[Stored records]
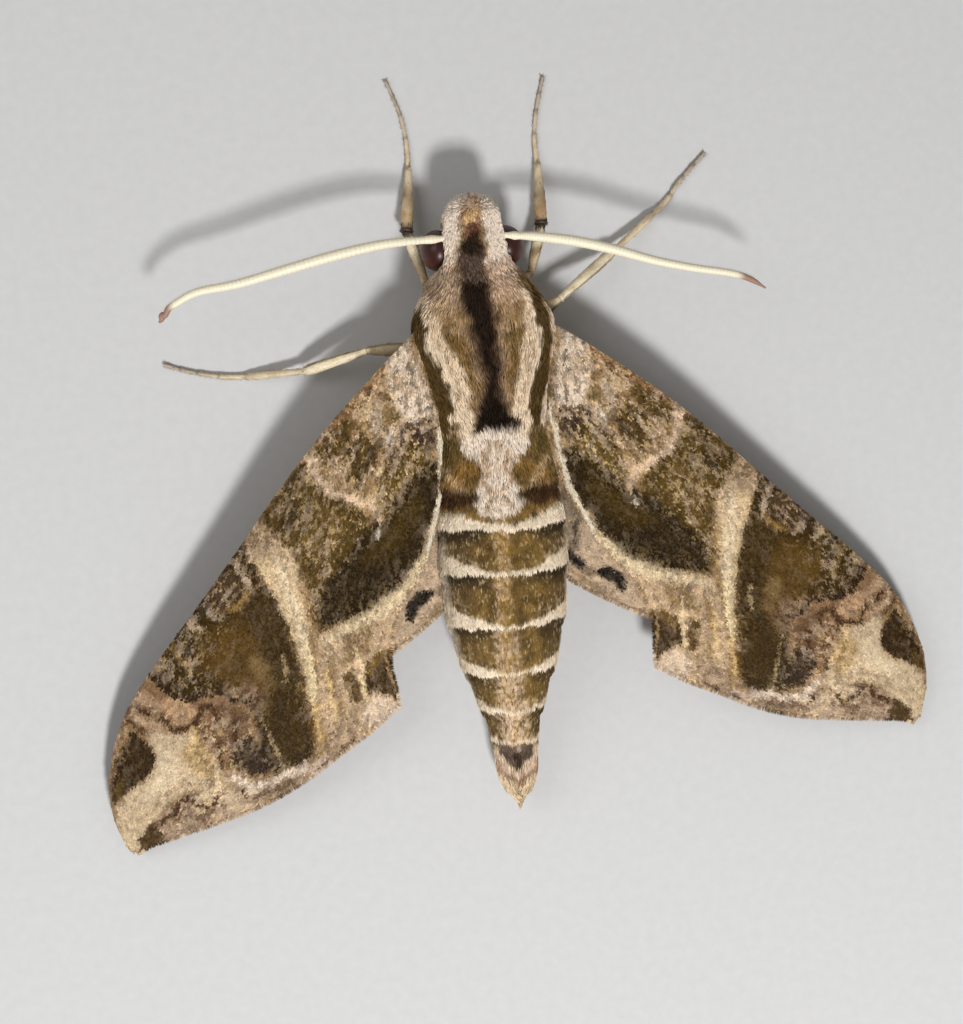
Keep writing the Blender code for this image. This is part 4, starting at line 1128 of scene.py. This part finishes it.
FRINGE_SPACING = 0.032
FRINGE_INSET = 0.55          # how far inside the wing's edge the fringe is rooted


def fringe_of_wing(name, wing, edge_points, lift, colour, finish, stands_for, seed):
    """Set the fringe of long scales along a wing's outer edge."""
    random = np.random.default_rng(seed)
    line = np.array(edge_points)
    steps = np.r_[0, np.cumsum(np.hypot(*np.diff(line, axis=0).T))]
    count = int(steps[-1] / FRINGE_SPACING)
    at = np.sort(random.random(count)) * steps[-1]
    out = np.interp(at, steps, line[:, 0])
    back = np.interp(at, steps, line[:, 1])
    halfway = (steps[1:] + steps[:-1]) / 2
    way = unit(np.stack([np.interp(at, halfway, np.diff(line[:, k])) for k in (0, 1)], axis=1))
    outward = np.c_[-way[:, 1], way[:, 0]]
    inner = (out - outward[:, 0] * FRINGE_INSET, back - outward[:, 1] * FRINGE_INSET)
    rise = lift + random.uniform(-0.05, 0.10, count)
    root = wing_place(wing, *inner, rise)
    ahead = wing_place(wing, inner[0] + outward[:, 0] * 0.1, inner[1] + outward[:, 1] * 0.1, rise)
    heading = unit(ahead - root + random.normal(0, 0.012, root.shape))
    normal = unit(np.cross(heading, np.cross(np.array([0, 0, 1.0]), heading)))
    length = random.uniform(0.58, 0.70, count)
    tufts = shape_scales(root, normal, heading, length, random.uniform(0.08, 0.12, count),
                         random.uniform(-0.03, 0.05, count))
    inward = 2 * FRINGE_INSET
    paint = colour(out - outward[:, 0] * inward, back - outward[:, 1] * inward, False)
    paint = paint * random.normal(1.0, 0.15, (count, 1))
    place = np.c_[at / steps[-1] * 0.98 + 0.01, random.uniform(0.01, 0.99, count)]
    return make_coat(name, tufts, SCALE_FACES, place, paint, SCALE_TONES, finish, stands_for)


MARGIN_HAIR = [(4.4, 6.2, 0), (5.8, 7.3, 0), (8.4, 8.8, 0), (11.0, 10.2, 0), (13.6, 11.2, 0),
               (16.4, 12.0, 0), (19, 12.6, 0)]
MARGIN_STEPS = 200           # points along the line of the margin's hairs
MARGIN_HAIRS = 900
ROOT_HAIRS = 2200


def hair_on_wing(name, wing, spot, ahead, length, paint, finish, stands_for, random):
    """Lay hairs on the forewing, each from its spot towards the place ahead of it."""
    count = len(spot[0])
    root = wing_place(wing, *spot, 0.02)
    heading = unit(wing_place(wing, *ahead, 0.02) - root)
    normal = unit(np.array([0, 0, 1.0]) - heading * heading[:, 2:])
    tufts = shape_locks(root, normal, heading, length, random.uniform(0.07, 0.12, count),
                        random.uniform(0.2, 0.4, count), 0.25)
    place = np.c_[spot[0] / 22 + 0.1, (spot[1] + 3) / 17]
    paint = paint * random.normal(1.0, 0.08, (count, 1))
    return make_coat(name, tufts, LOCK_FACES, place, paint, LOCK_TONES, finish, stands_for)


def hair_of_margin(name, wing, finish, stands_for, seed):
    """Lay the white hairs that line the inner margin of the forewing beside the body."""
    random = np.random.default_rng(seed)
    line = smooth_path(MARGIN_HAIR, MARGIN_STEPS)
    steps = np.arange(MARGIN_STEPS)
    at = random.random(MARGIN_HAIRS) ** 0.8 * (MARGIN_STEPS - 15)
    spot = np.stack([np.interp(at, steps, line[:, k]) for k in (0, 1)])
    ahead = np.stack([np.interp(at + 14, steps, line[:, k]) for k in (0, 1)])
    spot[1] += random.normal(0, 0.14, MARGIN_HAIRS)
    ahead[1] += random.normal(0.05, 0.14, MARGIN_HAIRS)
    paint = linear("#e6dac3") * np.ones((MARGIN_HAIRS, 1))
    length = random.uniform(0.9, 1.5, MARGIN_HAIRS)
    return hair_on_wing(name, wing, spot, ahead, length, paint, finish, stands_for, random)


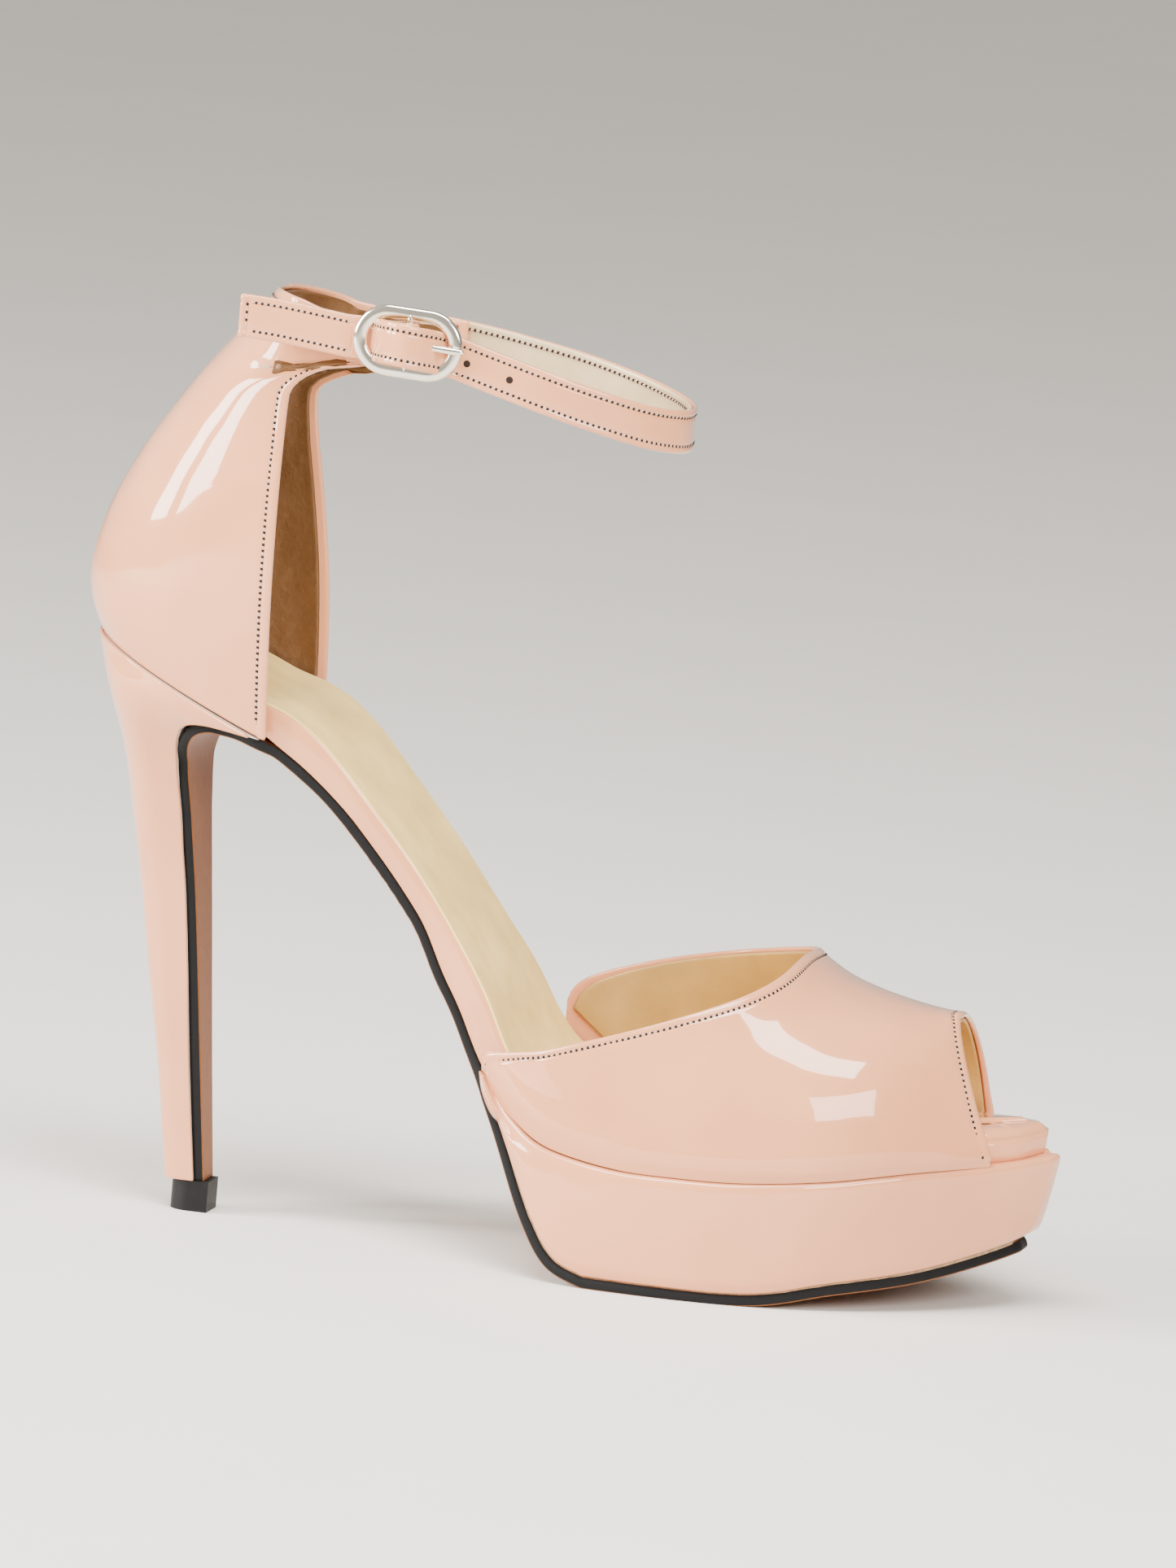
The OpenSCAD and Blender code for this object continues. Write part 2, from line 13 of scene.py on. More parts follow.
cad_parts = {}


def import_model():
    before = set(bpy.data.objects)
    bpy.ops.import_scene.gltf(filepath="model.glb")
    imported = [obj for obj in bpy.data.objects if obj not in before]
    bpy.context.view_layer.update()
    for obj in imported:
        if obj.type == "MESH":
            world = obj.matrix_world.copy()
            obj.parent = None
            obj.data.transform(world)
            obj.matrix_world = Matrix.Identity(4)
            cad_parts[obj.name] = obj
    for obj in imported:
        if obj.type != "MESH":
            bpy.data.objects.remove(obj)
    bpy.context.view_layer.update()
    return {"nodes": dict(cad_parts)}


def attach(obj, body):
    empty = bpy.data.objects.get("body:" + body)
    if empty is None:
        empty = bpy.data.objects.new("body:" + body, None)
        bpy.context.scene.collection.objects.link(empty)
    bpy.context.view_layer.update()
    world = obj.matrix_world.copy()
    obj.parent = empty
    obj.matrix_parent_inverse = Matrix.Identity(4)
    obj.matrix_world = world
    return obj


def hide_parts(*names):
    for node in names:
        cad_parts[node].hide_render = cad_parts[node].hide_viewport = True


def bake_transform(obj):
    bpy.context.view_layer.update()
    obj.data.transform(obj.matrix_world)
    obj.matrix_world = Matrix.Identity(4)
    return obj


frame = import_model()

MM = 0.001
LEATHER = 1.1         # thickness of the patent leather
LINING = 0.8          # and of the lining
STRAP_FACE = 0.95     # the strap's outer face, from its middle surface
HEEL_UNIT_T = 5.2     # thickness of the insole unit at the heel seat
OUTSOLE_T = 2.3
STRAP_H = 8.0         # height of the strap
SOCK_END = 158.0      # the sock stops here, under the front of the vamp
SEAM_IN = 1.7         # distance of a stitch row from its edge on the upper
STRAP_SEAM_IN = 1.0   # and on the strap
LEAN = 0.2            # the platform's walls lean forward this much as they rise
LEAN_Z = 32           # height at which the lean is zero


# ---- outlines, as in the CAD part ------------------------------------------------

def curve_at(points, t):
    """Catmull-Rom curve through the points, t from 0 to 1."""
    m = len(points) - 1
    s = min(m - 1, int(t * m))
    f = t * m - s
    a, b, c, d = (points[i] for i in (max(0, s - 1), s, s + 1, min(m, s + 2)))
    return 0.5 * (2 * b + (c - a) * f + (2 * a - 5 * b + 4 * c - d) * f * f
                  + (3 * b - a - 3 * c + d) * f ** 3)


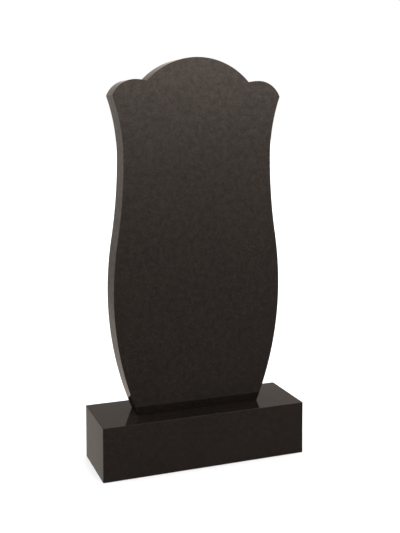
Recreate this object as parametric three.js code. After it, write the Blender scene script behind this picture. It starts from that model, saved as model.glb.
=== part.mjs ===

EXERCISE REQUIREMENTS —
Identify each line in the entries with the word "that" and copy it.

REPLY —
    """Lay the white hairs that line the inner margin of the forewing beside the body."""
Recreate this object as parametric three.js code. After it, write the Blender scene script behind this picture. It starts from that model, saved as model.glb.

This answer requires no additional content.